We can assign a number (or symbol) for each word or phrase in the song. When the recipient gets the compressed message, they can use our key to figure out what the original message was. For example, when the recipient sees the phrase "2 2 7 7 4 3" and applies the key, the recipient can calculate the original phrase ("really really ever loved a woman").

Note that all is not perfect! When we assign a number to the word "a" (which appears 2 times only), we will be assigning a 2 digit number (because all the 1 digit numbers have been used). This means that at least for the word "a", the compressed representation is longer than the uncompressed representation!

The Takeaway

Please keep in mind that this exercise is simply to help show the basic concepts of entropy and how it might be useful with compression.

This is a simplification of sorts, and there are a lot of considerations with compression and entropy. For example, the "key" needs to be sent along with the message; consequently, in order to be useful, the "compressed" message plus the key needs to be smaller than the original message. As well, I cheated and used spaces in the compressed message. In real life, word delineation would happen a different way - in fact, a lot of complicated things happen. But the concept is sound and hopefully you have a better understanding of compression.

Nerd Spoiler Alert

If you are really interested in some of the complexity, think about breaking the lyrics into "patterns" that repeat, not "words". For example, "really really really" is a pattern that shows up.
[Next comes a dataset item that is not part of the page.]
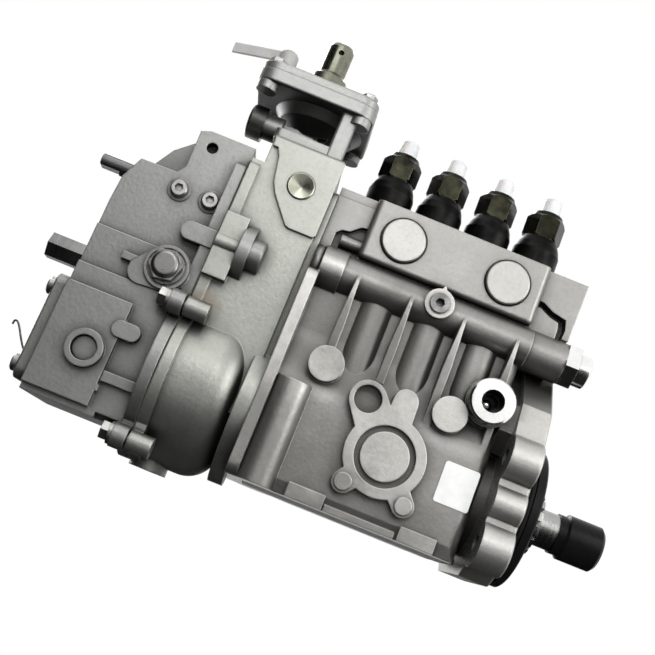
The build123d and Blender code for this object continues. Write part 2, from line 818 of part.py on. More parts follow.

It would be extremely beneficial to represent that pattern as "1" - we have compressed that phrase to 1/17th of its original size. But it might be the case that the best pattern is really every 6 characters, regardless of boundary - it all depends on a lot of thnigs!

But we also need to store the data which represents the decompression key - all in less space than the original message. And we can use clever tricks such as changing keys based on stream input, for starters.

Keep in mind that the strategy used to compress is also based on compute power. And the type of data (and the related entropy). There is no single right answer.